● Task input
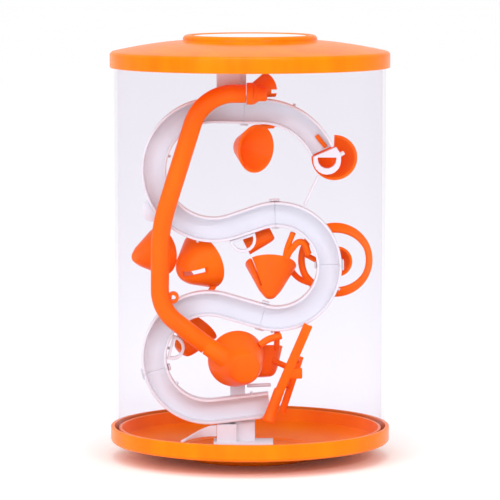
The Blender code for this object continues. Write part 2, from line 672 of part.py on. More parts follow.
def make_funnel(orange):
    """The big cup at the pipe's foot: wide and open at the back, blunt towards the viewer."""
    tip, mouth = (-2.9, -25.5, 56.6), (-8.4, -2.5, 60.0)
    funnel = cup("funnel_cup", tip, mouth, 8.9, 17.6, orange, 28)
    x, z = PIPE_CORNERS[-1]
    slope = (Vector(PIPE_CORNERS[-1]) - Vector(PIPE_CORNERS[-2])).normalized()
    start = (x + slope.x * GAP, PIPE_Y, z + slope.y * GAP)
    neck_end = (start[0] + slope.x * 4, PIPE_Y, start[2] + slope.y * 4)
    join(funnel, rod("funnel_neck", start, neck_end, PIPE_RADIUS, sides=24))
    flare_start = (start[0] + slope.x * 2, PIPE_Y, start[2] + slope.y * 2)
    join(funnel, cone("funnel_flare", flare_start, (-6.5, -18.0, 57.5), PIPE_RADIUS - 0.1, 8.7, sides=24))
    bore_start = (x - slope.x * 3, PIPE_Y, z - slope.y * 3)
    cut(funnel, cone("funnel_bore", bore_start, (-9.5, -14.5, 58.0), PIPE_RADIUS - PIPE_WALL, 6.4))
    nozzle = [(5.6, -7.5, 68.6), (11.0, -6.0, 72.0), (18.6, -3.5, 73.9)]
    join(funnel, wire("funnel_bracket", nozzle, 2.1, None, helper=True))


def make_chute(orange):
    """The two-rail chute in front of the channel's lower end, with a sleeve at its foot."""
    front, back = -10.7, 7.0
    top, knee, foot = (35.0, front, 81.6), (17.4, front, 40.6), (10.8, front, 23.2)
    chute = rod("chute", top, knee, 2.8, orange, False, 12)
    join(chute, cone("chute_sleeve", (17.8, front, 42.4), foot, 3.6, 4.0))
    cut(chute, cone("chute_sleeve_bore", (14.4, front, 33.0), (9.6, front, 20.0), 2.4, 2.9))
    join(chute, rod("chute_rail", (30.5, back, 60.0), (19.4, back, 26.0), 2.2))
    for i, (x, z) in enumerate(((27.8, 58.0), (21.6, 42.5))):
        join(chute, rod(f"chute_rung_{i}", (x - 0.4, front, z + 6), (x + 1.4, back, z - 1), 1.5))
    join(chute, box("chute_peg", (23.6, front - 2.0, 49.0), (31.4, front + 3.2, 55.2), helper=True))


def make_ball(steel):
    bpy.ops.mesh.primitive_uv_sphere_add(segments=20, ring_count=12, radius=mm(BALL_RADIUS))
    ball = bpy.context.object
    ball.name = "steel_ball"
    ball.location = mm((-9.0, 36.5, 8.65))
    place(ball, steel)


def cone(name, start, end, start_radius, end_radius, material=None, helper=True, sides=16):
    """A solid tapered rod between two points."""
    length = (mm(end) - mm(start)).length
    bpy.ops.mesh.primitive_cone_add(
        vertices=sides, radius1=mm(start_radius), radius2=mm(end_radius), depth=length
    )
    obj = bpy.context.object
    obj.name = name
    obj.data.transform(Matrix.Translation((0, 0, length / 2)))
    return aim(place(obj, material, helper), start, end)


# ---- Build ------------------------------------------------------------------------------------
clear_scene()
ORANGE_FINISH = finish("orange_plastic", ORANGE, 0.32)
WHITE_FINISH = finish("white_plastic", WHITE, 0.38)
CLEAR_FINISH = finish("clear_plastic", CLEAR, 0.05, alpha=0.25)
STEEL_FINISH = finish("steel", STEEL, 0.15, 1.0)
make_caps(ORANGE_FINISH, WHITE_FINISH)
make_tube(CLEAR_FINISH)
make_posts(WHITE_FINISH)
make_base_fin(WHITE_FINISH)
PATH = make_channel(WHITE_FINISH)
make_gates(WHITE_FINISH, ORANGE_FINISH, PATH)
make_cups(ORANGE_FINISH)
make_loop(ORANGE_FINISH)
make_pipe(ORANGE_FINISH)
make_intake(ORANGE_FINISH)
make_funnel(ORANGE_FINISH)
make_chute(ORANGE_FINISH)
make_ball(STEEL_FINISH)
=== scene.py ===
"""A ball maze in a clear cylinder, laid out as an add-on: one operator for each group of pieces.

Lengths are in millimetres in the tables and become metres in mm(). +Z is up, +X is to the right and the
viewer looks along +Y. The origin is the centre of the foot ring's face.
"""

from math import acos, atan2, cos, degrees, hypot, pi, radians, sin, tan

import bmesh
import bpy
from mathutils import Matrix, Vector


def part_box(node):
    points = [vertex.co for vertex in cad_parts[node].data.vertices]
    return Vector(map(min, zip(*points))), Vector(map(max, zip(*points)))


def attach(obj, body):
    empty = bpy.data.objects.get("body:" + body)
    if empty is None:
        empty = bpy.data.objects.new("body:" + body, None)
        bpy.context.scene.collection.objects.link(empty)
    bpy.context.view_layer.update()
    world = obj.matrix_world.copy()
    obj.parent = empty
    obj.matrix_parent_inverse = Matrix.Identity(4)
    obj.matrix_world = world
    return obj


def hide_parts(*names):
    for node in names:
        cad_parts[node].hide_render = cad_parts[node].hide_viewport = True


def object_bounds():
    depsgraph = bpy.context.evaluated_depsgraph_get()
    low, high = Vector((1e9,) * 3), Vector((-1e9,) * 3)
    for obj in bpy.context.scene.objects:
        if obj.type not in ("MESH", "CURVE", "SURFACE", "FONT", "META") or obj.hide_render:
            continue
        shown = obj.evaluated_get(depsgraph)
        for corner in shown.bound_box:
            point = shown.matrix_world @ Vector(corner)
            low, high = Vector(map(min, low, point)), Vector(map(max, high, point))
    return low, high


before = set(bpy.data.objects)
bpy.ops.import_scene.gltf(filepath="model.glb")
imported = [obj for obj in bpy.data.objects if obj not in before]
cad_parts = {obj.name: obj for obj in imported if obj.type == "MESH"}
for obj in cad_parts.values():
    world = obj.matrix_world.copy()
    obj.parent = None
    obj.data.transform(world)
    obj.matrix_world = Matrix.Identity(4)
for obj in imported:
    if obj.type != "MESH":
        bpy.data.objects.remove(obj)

bl_info = {
    "name": "Clear Cylinder Ball Maze",
    "version": (1, 0, 0),
    "blender": (4, 5, 0),
    "location": "View3D > Sidebar > Ball Maze",
    "description": "Builds a ball maze in a clear cylinder between two moulded caps",
    "category": "Add Mesh",
}

CAD_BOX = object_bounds()
CAP_LOW, CAP_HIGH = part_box("top_cap")
TUBE_LOW, TUBE_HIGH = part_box("clear_cylinder")
GAP = 0.3


def mm(value):
    """Millimetres, or several of them, as metres."""
    if isinstance(value, (int, float)):
        return value / 1000
    return Vector([part / 1000 for part in value])


# ---- Settings ----------------------------------------------------------------------------------
def length(name, description, default):
    return bpy.props.FloatProperty(
        name=name, description=description, default=default, min=0, unit="LENGTH", precision=4
    )


def colour(name, description, default):
    return bpy.props.FloatVectorProperty(
        name=name, description=description, default=default, size=3, min=0, max=1, subtype="COLOR"
    )


class MazeSizes(bpy.types.PropertyGroup):
    cap_radius: length("Cap Radius", "Outside radius of the two caps", CAP_HIGH.x)
    cap_height: length("Cap Height", "Height of one cap with its ring", CAP_HIGH.z - CAP_LOW.z)
    height: length("Height", "Height of the whole maze", CAD_BOX[1].z)
    tube_radius: length("Cylinder Radius", "Outside radius of the clear cylinder", TUBE_HIGH.x)
    tube_wall: length("Cylinder Wall", "Wall thickness of the clear cylinder", 0.002)
    channel_half: length("Channel Half Width", "Half the outside width of the channel", 0.0075)
    pipe_radius: length("Pipe Radius", "Outside radius of the bent pipe", 0.0055)
    cup_wall: length("Cup Wall", "Wall thickness of the cone cups", 0.0015)
    edge: length("Edge Radius", "Rounding of the moulded edges", 0.0004)
    steps: bpy.props.IntProperty(
        name="Round Steps", description="Faces round a turned cap", default=160, min=24, max=256
    )


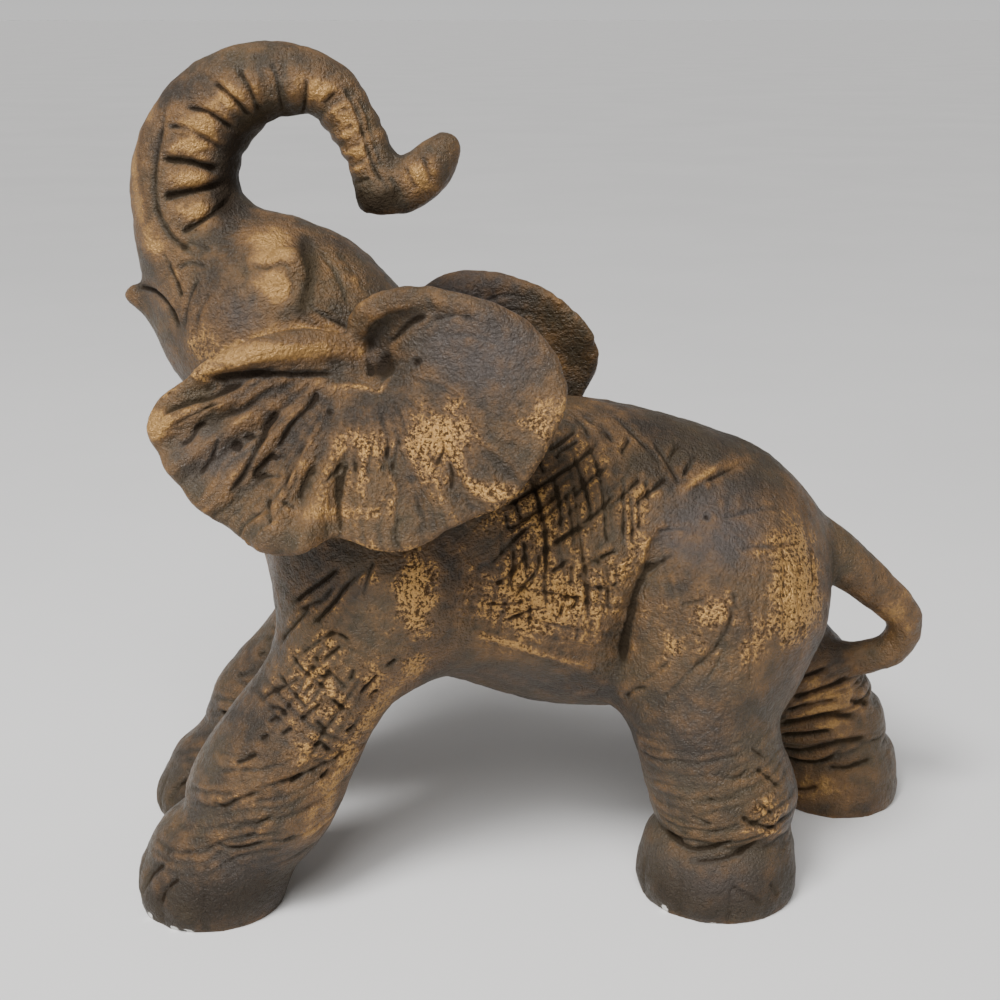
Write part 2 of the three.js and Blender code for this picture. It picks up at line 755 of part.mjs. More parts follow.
const LOW = [-50, -32, -4.2];
const HIGH = [58, 32, 103];
const closedBelow = (x, y, z) => Math.max(elephant(x, y, z), BELOW_FLOOR - z);
const skin = skinOf(closedBelow, LOW, HIGH, SAMPLE_STEP / PERCENT);
const light = simplified(skin, TRIANGLES);
const inMillimetres = light.points.map((value) => value * PERCENT);
const solid = filled(sawnAtFloor(solidOf(inMillimetres, light.triangles))).getMesh();

const geometry = new THREE.BufferGeometry();
geometry.setAttribute("position", new THREE.BufferAttribute(solid.vertProperties, solid.numProp));
geometry.setIndex(new THREE.BufferAttribute(solid.triVerts, 1));
geometry.computeBoundingBox();
const middle = geometry.boundingBox.getCenter(new THREE.Vector3());
geometry.translate(-middle.x, -middle.y, -geometry.boundingBox.min.z);
geometry.computeVertexNormals();

const figurine = new THREE.Mesh(
  geometry,
  new THREE.MeshStandardMaterial({ color: 0x4a3b2c, roughness: 0.45, metalness: 0.35 }),
);
figurine.name = "elephant";

const group = new THREE.Group();
group.add(figurine);

export default group;
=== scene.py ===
"""Elephant figurine: the carved, patinated look of a small cast elephant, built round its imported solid."""

import math

import bmesh
import bpy
import numpy as np
from bpy.props import FloatProperty, FloatVectorProperty, IntProperty, PointerProperty
from bpy.types import Operator, Panel, PropertyGroup
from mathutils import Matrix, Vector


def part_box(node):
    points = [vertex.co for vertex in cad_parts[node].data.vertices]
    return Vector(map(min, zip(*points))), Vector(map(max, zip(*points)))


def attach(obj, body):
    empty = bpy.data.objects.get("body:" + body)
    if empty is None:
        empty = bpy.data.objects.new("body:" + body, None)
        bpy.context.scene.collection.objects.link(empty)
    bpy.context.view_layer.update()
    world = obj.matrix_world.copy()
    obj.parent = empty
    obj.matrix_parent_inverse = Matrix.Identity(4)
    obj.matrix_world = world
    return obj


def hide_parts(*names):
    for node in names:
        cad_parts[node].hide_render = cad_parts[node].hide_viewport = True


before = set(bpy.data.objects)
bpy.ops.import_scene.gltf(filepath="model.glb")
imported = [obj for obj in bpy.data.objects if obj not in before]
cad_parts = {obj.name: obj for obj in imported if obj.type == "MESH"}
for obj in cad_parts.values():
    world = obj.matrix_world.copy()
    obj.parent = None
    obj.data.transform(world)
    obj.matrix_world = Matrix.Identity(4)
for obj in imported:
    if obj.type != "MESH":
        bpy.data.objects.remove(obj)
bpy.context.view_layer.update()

bl_info = {
    "name": "Elephant Figurine",
    "version": (1, 0, 0),
    "blender": (4, 5, 0),
    "location": "View3D > Sidebar > Figurine",
    "description": "Carves and patinates a cast elephant figurine round its packed solid",
    "category": "Add Mesh",
}

NODE = "elephant"
NODE_LOW, NODE_HIGH = (np.array(corner, dtype=float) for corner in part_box(NODE))

# The carving plan: places on the figurine are set out in hundredths of its height, counted from a point
# under the middle of its back, x towards the tail, y towards its right side and z up
PERCENT = (NODE_HIGH[2] - NODE_LOW[2]) / 100
PLAN_SHIFT = np.array([5.076, -0.308, 0.0])

# The head is turned and leans about this place
HEAD_PIVOT = np.array([-14.0, 0.0, 58.0])
HEAD_TURN = math.radians(-7)
HEAD_LEAN = math.radians(-5)

# Where each ear grows from the head, seen from the side
EAR_ROOT = {-1: np.array([-14.1, 67.1]), 1: np.array([-10.4, 66.4])}

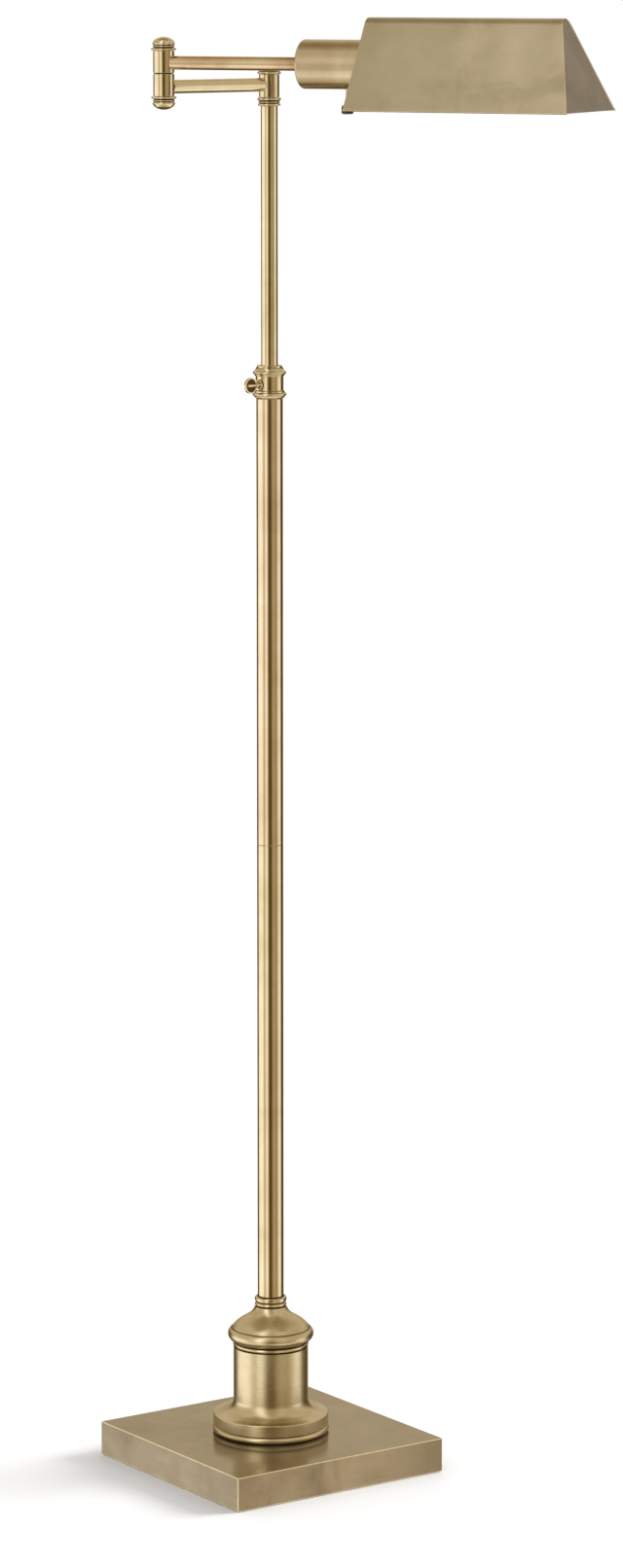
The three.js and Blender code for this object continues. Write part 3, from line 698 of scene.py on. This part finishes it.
for name, node, flip in (("elbow_top_finial_turning", "elbow_top_finial", 0),
                         ("elbow_bottom_finial_turning", "elbow_bottom_finial", math.pi)):
    low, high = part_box(node)
    finial = turned(name, [
        (5.3, 6), (5.3, 0), (10.5, 0), *bead(11.8, 1.05, 0.9), (10.4, 2.1), (9.3, 2.4), (9.3, 3),
        *bead(10.3, 3.75, 0.7, 6), (9.3, 4.5), (9.3, 5), (10.1, 5.2), *bow((9.6, 6.3), 1.0, -60, 50, 5),
        *bow((0, -1.9), 14.3, 50, 86, 9), (0, 12.4)], 0, 80, 0.1, ((2.2, 3.1), (4.4, 5.15)))
    finial.rotation_euler = (flip, 0, 0)
    finial.location = (elbow_axis.x, elbow_axis.y, high.z if flip else low.z)
    place_in_mesh(finial)
    finish(finial, "lower_arm", "aged_brass", (turned_brass, groove_patina_and_shade_brass), node)


# ---- Socket cup, switch and lampholder ----------------------------------------------------------
# A spun brass cup rolls on the end of the upper arm and carries the shade. The black phenolic
# lampholder inside it takes the bulb, and its turn switch hangs below on a thin stem.

cup_brass = brass("antique_brass_spun_cup", ("#a8977a", "#b6a788", "#c2b598"), "x", 0.22, upper_angle,
                  0.04, 0.12)
CUP_START = 143
CUP_END = 208.2
CUP_RADIUS = 22.6
CUP_WALL = 1.2
cup = turned("socket_cup_spinning", [
    (6.7, CUP_START), *bow((CUP_RADIUS - 2, CUP_START + 2), 2, -90, 0, 5), (CUP_RADIUS, CUP_END),
    (CUP_RADIUS - CUP_WALL, CUP_END), (CUP_RADIUS - CUP_WALL, CUP_START + 2.4),
    (6.7, CUP_START + 2), (6.7, CUP_START)], 0, 96, 0.15)
lay_along(cup, arm_start, upper_angle)
finish(cup, "shade", "aged_brass", (cup_brass,), "socket_cup")


def phenolic(name, colour="#171412", roughness=0.28):
    """Moulded phenolic or hard plastic: near black, faintly mottled by the filler, soft gloss."""
    material = bpy.data.materials.new(name)
    material.use_nodes = True
    tree = material.node_tree
    shader = tree.nodes["Principled BSDF"]
    place = add_node(tree, "ShaderNodeTexCoord").outputs["Object"]
    mottle = add_node(tree, "ShaderNodeTexNoise", {
        "Vector": place, "Scale": 900.0, "Detail": 3.0}).outputs["Fac"]
    dark, light = linear(colour), linear("#26211d")
    tree.links.new(ramp(tree, mottle, [(0.4, dark), (0.75, light)]), shader.inputs["Base Color"])
    gloss = add_node(tree, "ShaderNodeMapRange", {
        "Value": mottle, "To Min": roughness - 0.05, "To Max": roughness + 0.1}).outputs["Result"]
    tree.links.new(gloss, shader.inputs["Roughness"])
    shader.inputs["IOR"].default_value = 1.6
    return material


black_phenolic = phenolic("moulded_phenolic")
knob_low, knob_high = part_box("switch_knob")
knob_centre = (knob_low + knob_high) / 2
knob_height = (knob_high.z - knob_low.z) / MM
knob = turned("switch_knob_moulding", [
    (0, 0), (4, 0), (5.1, 0.5), (5.5, 1.2), (5.5, knob_height - 1.4), (4.6, knob_height),
    (1.8, knob_height), (1.8, knob_height - 5), (0, knob_height - 5)], 0, 48, 0.2)


def flute_place(face, step):
    """Which step of this many degrees round Z a face stands on."""
    middle = face.calc_center_median()
    return round(math.degrees(math.atan2(middle.y, middle.x)) / step - 0.5)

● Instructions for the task
Extract verbatim only those lines that run from the line with "make_base_fin(WHITE_FINISH)" to the line with "point = shown.matrix_world", inclusive.

● Exercise response
make_base_fin(WHITE_FINISH)
PATH = make_channel(WHITE_FINISH)
make_gates(WHITE_FINISH, ORANGE_FINISH, PATH)
make_cups(ORANGE_FINISH)
make_loop(ORANGE_FINISH)
make_pipe(ORANGE_FINISH)
make_intake(ORANGE_FINISH)
make_funnel(ORANGE_FINISH)
make_chute(ORANGE_FINISH)
make_ball(STEEL_FINISH)
=== scene.py ===
"""A ball maze in a clear cylinder, laid out as an add-on: one operator for each group of pieces.

Lengths are in millimetres in the tables and become metres in mm(). +Z is up, +X is to the right and the
viewer looks along +Y. The origin is the centre of the foot ring's face.
"""

from math import acos, atan2, cos, degrees, hypot, pi, radians, sin, tan

import bmesh
import bpy
from mathutils import Matrix, Vector


def part_box(node):
    points = [vertex.co for vertex in cad_parts[node].data.vertices]
    return Vector(map(min, zip(*points))), Vector(map(max, zip(*points)))


def attach(obj, body):
    empty = bpy.data.objects.get("body:" + body)
    if empty is None:
        empty = bpy.data.objects.new("body:" + body, None)
        bpy.context.scene.collection.objects.link(empty)
    bpy.context.view_layer.update()
    world = obj.matrix_world.copy()
    obj.parent = empty
    obj.matrix_parent_inverse = Matrix.Identity(4)
    obj.matrix_world = world
    return obj


def hide_parts(*names):
    for node in names:
        cad_parts[node].hide_render = cad_parts[node].hide_viewport = True


def object_bounds():
    depsgraph = bpy.context.evaluated_depsgraph_get()
    low, high = Vector((1e9,) * 3), Vector((-1e9,) * 3)
    for obj in bpy.context.scene.objects:
        if obj.type not in ("MESH", "CURVE", "SURFACE", "FONT", "META") or obj.hide_render:
            continue
        shown = obj.evaluated_get(depsgraph)
        for corner in shown.bound_box:
            point = shown.matrix_world @ Vector(corner)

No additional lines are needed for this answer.